In essence, optimal management of your Accounts Receivable will help to shorten your cash conversion cycle.
Starting up a new business gives you the opportunity to set practices for your business in a way that benefits you most. There is no rule that states you must carry out your business as tradition decrees. If there are advantages to be had by moving away from what you’re used to, implement these measures from the start.
What is Accounts Receivable?
Accounts Receivable is the term given to clients who owe you money. Improving your Accounts Receivable is the not-so-simple matter of collecting those payments sooner. To do this, we must first delve into what happens in advance of the client owing you money. This is the standard process:
- Client engagement
- Delivery of services
- Invoicing of services
- Payment terms and methods available
- Debtor management
Your client engagement process, from prospect through to confirmed client, should be handled as efficiently as possible.
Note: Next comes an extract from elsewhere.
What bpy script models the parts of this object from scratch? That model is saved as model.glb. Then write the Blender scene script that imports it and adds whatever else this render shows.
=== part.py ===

The sooner you can engage your client, the sooner you can get the work completed and the sooner your client can be invoiced.
The engagement process should precisely lay out the expected deliverables, as well as the expectations you have of your client. It should also include your expected payment terms. Show in clear terms what the client is expected to pay for, including things like travel, accommodation and other expenses incurred in the course of performing the work
Delivery of Services
Ensure you are geared up to deliver your agreed services efficiently. Efficiency is achieved through the use of well-documented processes and methods of delivery with measurable costs and results. It’s imperative to deal with any roadblocks to efficient delivery through proper processes and contingency plans. This will ensure you’re able to deliver services in a timely manner, which is an important part of shortening the working capital cycle and ultimately, your cash conversion cycle.
Invoicing of Services
Determine the best invoicing methods for you and your business needs. Traditionally, providing business to business services meant billing for the service at the end of the month, or on completion. Realistically, how essential is it for you to invoice in this manner? Could you instead invoice for services up front?
You might look into split invoicing as an option. Something like 50% payment upfront and 50% on completion. As long as you’re transparent with your clients, you can determine the way you invoice for your work.
The objective here is to get your invoices out as soon as possible, simply because people can’t pay for something they haven’t been invoiced for.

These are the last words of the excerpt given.